I had some dealings with the former FAS Dean, before Kirby. Hateful, self-important rat bastard. But maybe that’s just me.
[Former President of the University] Rudenstine had what we used to call a "nervous breakdown" over the burdens and stresses of the job.
As for arrogance, in some senses, Harvard has always begun with an "A," if you get my drift. It’s why I say they (Summers and the University) deserve and need one another. We needed Nixon to go to China 35 years ago. Harvard needs Larry Summers, or someone very like him, to end the bullshit of that situation.
In the end, I put little credence in the testimony of the participants. At a place like Harvard, you cannot practice the kind of detachment and disinterest necessary to have a sound perspective. I have to end this observation on a note of irony as well, because, well, it’s precisely these characteristics (and the notion of academic freedom) that is supposed to have been instilled in people being trained as scholars (and that’s about all the training you get, as you know, unless you also collect some education credits, or have a cadre of particularly inspiring professors).
The key terminology in that faculty member’s negative observation is "obstacles to moving forward." I’m sure Larry Summers has something to say on that subject as well, from his perspective.
Finally, as for the neglect of the humanities (my general field), well, it’s the same all over.
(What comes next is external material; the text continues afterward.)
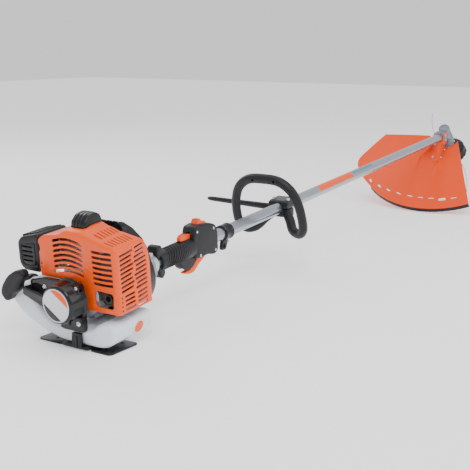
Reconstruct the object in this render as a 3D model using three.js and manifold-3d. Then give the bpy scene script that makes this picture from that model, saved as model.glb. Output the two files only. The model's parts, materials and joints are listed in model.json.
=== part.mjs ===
// A petrol brush cutter: two-stroke engine, straight shaft, loop handle, bevel gear head and line head.
// Millimetres, +Z up. The tool frame has X along the shaft from the starter to the head, Y to the left and
// Z up. It is tilted so that the stand's feet and the guard's skirt both rest on the ground.

import * as THREE from 'three';
import { mergeVertices } from 'three/addons/utils/BufferGeometryUtils.js';
import Module from 'manifold-3d';

const wasm = await Module();
wasm.setup();

// ---- driving dimensions -------------------------------------------------------------------------------

const gap = 0.3; // clearance between pieces that touch
const slide = 0.5; // clearance between pieces that run in each other

const axisHeight = 89.9; // crank axis over the ground, under the starter's rear face
const headStation = 1894.4; // gear head centre along the shaft
const headAngle = THREE.MathUtils.degToRad(59.8); // shaft axis to output axis

const tubeRadius = 14;
const tubeWall = 1.5;
const tubeStart = 248;
const tubeEnd = headStation - 34;
const driveShaftRadius = 4;
const drumRadius = 38;
const strokeHalf = 17;
const boreRadius = 20;
const fanRadius = 48;
const pulleyRadius = 24;
const ropeRadius = 1.8;
const ropeRise = THREE.MathUtils.degToRad(17.5); // the rope leaves the starter leftwards and upwards
const ropeX = 30;

const coverRear = 57;
const coverFront = 148;
const coverRight = -100;
const coverLeft = 91;
const coverWall = 3;
const coverTop = 121;
const filterBaseY0 = coverLeft - 7;
const filterBaseY1 = coverLeft;
const filterLeft = 148;

const tankRear = 40;
const tankFront = 150;
const tankWall = 2.5;
const tankTop = fanRadius + 8; // below the shaft axis, under the fan housing
const footThickness = 3;

const gripStart = 278;
const handleEnd = 486;
const harnessStart = handleEnd + 34;
const harnessWidth = 30;
const loopStation = harnessStart + 265;
const loopWidth = 103;
const loopHeight = 98;
const barReach = 242;
const barRadius = 8.5;

const guardRadius = 303;
const guardWall = 3;
const skirtDepth = 77; // lowest edge of the skirt below the gear head centre
const skirtHeight = 13;
const skirtLeft = THREE.MathUtils.degToRad(-43);
const skirtRight = THREE.MathUtils.degToRad(31);
const padDepth = 25; // the flat part of the guard under its bracket
const headRadius = 56;
const lineReach = 240;
const lineRadius = 1.35;
const outputRadius = 5;

// The tilt that puts the rear of the skirt on the ground while the starter axis stays at axisHeight.
const skirtX = headStation + skirtDepth * Math.cos(headAngle) - guardRadius * Math.sin(headAngle);
const skirtDrop = skirtDepth * Math.sin(headAngle) + guardRadius * Math.cos(headAngle);
const tilt = Math.atan2(skirtDrop, skirtX) - Math.asin((axisHeight - gap) / Math.hypot(skirtX, skirtDrop));

// ---- solids -------------------------------------------------------------------------------------------

const toYZ = new THREE.Matrix4().makeBasis(
  new THREE.Vector3(0, 1, 0), new THREE.Vector3(0, 0, 1), new THREE.Vector3(1, 0, 0));
const toXZ = new THREE.Matrix4().makeBasis(
  new THREE.Vector3(1, 0, 0), new THREE.Vector3(0, 0, 1), new THREE.Vector3(0, -1, 0));

// A closed three.js geometry as a solid whose faces point outwards.
function solid(geometry) {
  const plain = geometry.index ? geometry.clone() : geometry;
  plain.deleteAttribute('normal');
  plain.deleteAttribute('uv');
  const merged = mergeVertices(plain, 1e-4);
  const vertices = new Float32Array(merged.attributes.position.array);
  const triangles = [];
  const index = merged.index.array;
  for (let i = 0; i < index.length; i += 3) {
    const [a, b, c] = [index[i], index[i + 1], index[i + 2]];
    if (a !== b && b !== c && a !== c) triangles.push(a, b, c);
  }
  const corner = (k) => new THREE.Vector3().fromArray(vertices, 3 * k);
  let volume = 0;
  for (let i = 0; i < triangles.length; i += 3) {
    volume += corner(triangles[i]).dot(corner(triangles[i + 1]).cross(corner(triangles[i + 2])));
  }
  if (volume < 0) triangles.reverse();
  const mesh = new wasm.Mesh({ numProp: 3, vertProperties: vertices, triVerts: new Uint32Array(triangles) });
  return new wasm.Manifold(mesh);
}

const join = (first, ...rest) => rest.reduce((whole, piece) => whole.add(piece), first);
const cut = (first, ...rest) => rest.reduce((whole, piece) => whole.subtract(piece), first);

function shapeOf(points) {
  return new THREE.Shape(points.map(([a, b]) => new THREE.Vector2(a, b)));
}

// Rounds every corner of an outline with a short arc, no longer than half of either side.
function rounded(points, radius, steps = 3) {
  const out = [];
  points.forEach((point, i) => {
    const here = new THREE.Vector2(...point);
    const before = new THREE.Vector2(...points[(i + points.length - 1) % points.length]);
    const after = new THREE.Vector2(...points[(i + 1) % points.length]);
    const reach = Math.min(radius, here.distanceTo(before) * 0.48, here.distanceTo(after) * 0.48);
    const start = here.clone().add(before.sub(here).setLength(reach));
    const end = here.clone().add(after.sub(here).setLength(reach));
    const curve = new THREE.QuadraticBezierCurve(start, here, end);
    curve.getPoints(steps).forEach((p) => out.push([p.x, p.y]));
  });
  return out;
}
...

What no one talks about in the midst of all this, well, tumult, is that the students are suffering. I observed it with my intermittent appointments, over 20 years, at B.U. I don’t mean they suffer emotionally. I mean these days, universities finish off the job (warning: I’m being sarcastic) that our sterling educational system (with a succession of "education Presidents," and I’m talking about POTUS, and the enlightened school boards of well-informed citizens who sit on them spread across this great country) never actually even begins to do. Producing a great many intelligent, yet unobservant, inconsiderate, inarticulate, inexpressive, half-educated non-introspective dolts, with no sense of culture, history, or when and how to put their brains in gear.
Harvard undergraduate students have at least half a leg up on everyone else, and then they arrive, as they have for the past five years, only to find themselves in the midst of turf battles, and gang wars. The professional school graduates don’t have to worry. As for FAS graduate students in the humanities, there haven’t been real jobs for them for at least 25 years.
Sorry, I don’t buy it — not what I’ve heard from most any faculty member over there, and especially not at FAS.